Scheitert Putin an den Tunneln von Odessa?
Russland feuert Raketen auf die Metropole. Doch das riesige Katakombensystem schützt die Bewohner
Berlin/odessa. Haben sie jetzt Odessa endgültig im Visier? Seit Tagen reißen die Attacken auf die ukrainische Hafenstadt nicht ab, zuletzt in der Nacht zum Dienstag. Es sind Raketenangriffe – Nadelstiche, die Angst auslösen. Zu mehr scheinen die Russen nicht fähig. Nach Ansicht westlicher Militärexperten ist Odessa für die Truppen von Wladimir Putin eine Nummer zu groß.
Dabei ist die Hafenstadt im Süden strategisch wichtig.
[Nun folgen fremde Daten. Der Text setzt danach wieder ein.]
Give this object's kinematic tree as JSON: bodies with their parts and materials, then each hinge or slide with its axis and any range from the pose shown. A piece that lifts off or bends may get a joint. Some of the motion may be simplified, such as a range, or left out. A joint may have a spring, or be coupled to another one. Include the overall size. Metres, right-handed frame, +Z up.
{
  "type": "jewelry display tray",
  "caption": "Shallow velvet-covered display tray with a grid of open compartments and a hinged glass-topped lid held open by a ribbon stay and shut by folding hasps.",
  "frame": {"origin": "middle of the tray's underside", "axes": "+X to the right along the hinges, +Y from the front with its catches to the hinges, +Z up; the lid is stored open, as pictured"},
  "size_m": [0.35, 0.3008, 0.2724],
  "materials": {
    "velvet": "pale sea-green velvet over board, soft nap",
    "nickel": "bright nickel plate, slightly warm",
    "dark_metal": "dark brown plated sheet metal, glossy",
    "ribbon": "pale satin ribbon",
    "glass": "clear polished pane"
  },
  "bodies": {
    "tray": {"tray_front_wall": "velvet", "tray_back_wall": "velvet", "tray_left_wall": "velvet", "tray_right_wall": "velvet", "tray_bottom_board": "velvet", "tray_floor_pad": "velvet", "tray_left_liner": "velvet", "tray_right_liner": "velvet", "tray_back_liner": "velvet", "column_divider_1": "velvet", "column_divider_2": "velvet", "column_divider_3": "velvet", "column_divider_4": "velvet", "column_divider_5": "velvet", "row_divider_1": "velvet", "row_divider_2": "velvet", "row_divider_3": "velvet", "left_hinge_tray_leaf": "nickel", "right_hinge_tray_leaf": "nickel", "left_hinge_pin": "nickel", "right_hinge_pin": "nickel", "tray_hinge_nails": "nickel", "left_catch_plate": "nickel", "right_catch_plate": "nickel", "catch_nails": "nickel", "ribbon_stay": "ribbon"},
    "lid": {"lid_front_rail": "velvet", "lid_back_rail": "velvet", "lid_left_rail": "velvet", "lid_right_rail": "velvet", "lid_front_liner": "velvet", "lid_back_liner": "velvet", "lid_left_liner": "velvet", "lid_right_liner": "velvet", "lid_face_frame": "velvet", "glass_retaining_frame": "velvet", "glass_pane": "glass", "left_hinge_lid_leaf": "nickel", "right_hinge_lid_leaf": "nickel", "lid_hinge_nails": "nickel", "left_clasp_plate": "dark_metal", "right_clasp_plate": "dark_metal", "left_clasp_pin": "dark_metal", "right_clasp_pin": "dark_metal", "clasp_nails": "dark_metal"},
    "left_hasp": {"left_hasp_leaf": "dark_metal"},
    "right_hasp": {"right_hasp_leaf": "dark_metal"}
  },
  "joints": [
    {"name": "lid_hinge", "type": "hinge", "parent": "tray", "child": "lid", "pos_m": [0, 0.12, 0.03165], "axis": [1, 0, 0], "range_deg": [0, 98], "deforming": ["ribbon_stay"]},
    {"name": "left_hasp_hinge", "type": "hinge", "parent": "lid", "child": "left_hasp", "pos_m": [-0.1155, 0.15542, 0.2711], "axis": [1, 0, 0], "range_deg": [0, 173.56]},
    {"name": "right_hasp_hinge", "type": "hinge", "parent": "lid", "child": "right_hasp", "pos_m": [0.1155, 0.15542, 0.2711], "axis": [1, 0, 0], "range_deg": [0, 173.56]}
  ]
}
Fiele die Stadt den Russen in die Hände, wäre die Ukraine vom Schwarzen Meer und somit vom Welthandel abgeschnitten. Der Süden des Landes wäre leichter zu erobern und ein Landzugang nach Transnistrien und Moldau machbar.
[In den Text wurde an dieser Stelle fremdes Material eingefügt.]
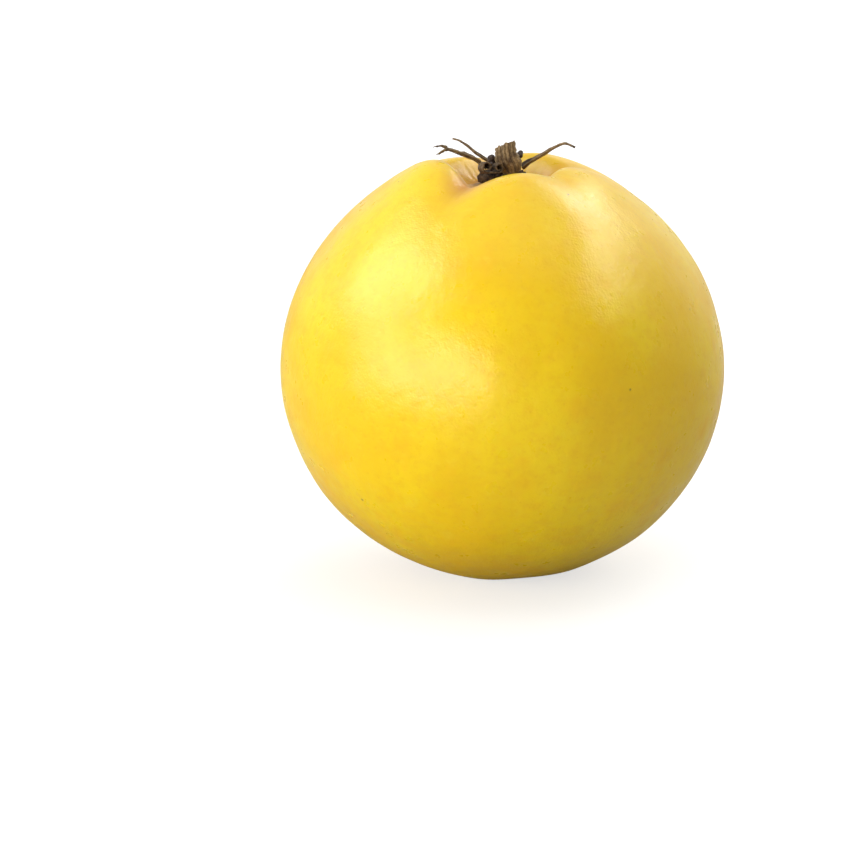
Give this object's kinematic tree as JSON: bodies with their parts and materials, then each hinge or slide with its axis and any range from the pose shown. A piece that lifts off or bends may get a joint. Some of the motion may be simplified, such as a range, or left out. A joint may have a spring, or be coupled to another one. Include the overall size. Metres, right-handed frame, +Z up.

„Odessa ist eigentlich mit Landtruppen nicht einnehmbar“, sagte Professor Burkhard Meißner, Oberst der Reserve und Vorstand vom German Institute for Defence and Strategic Studies (GIDS) an der Helmut-schmidt-universität in Hamburg, unserer Redaktion. Russland habe nicht das Zeug dazu, twittert John Spencer, der führende Usexperte für urbane Kriegsführung.
Das Tunnelsystem ist ein Vorteil für die Verteidiger
Die Stadt am Schwarzen Meer ist riesig, sie hat über eine Million Einwohner. Das sind doppelt so viele Menschen wie in Mariupol, das die russischen Truppen nach zweieinhalb Monaten Krieg immer noch nicht vollständig erobert haben. Odessas Vorteil ist, dass es „kaum eine Stadt gibt, die so sehr verbunkert ist“, so Gids-experte Meißner.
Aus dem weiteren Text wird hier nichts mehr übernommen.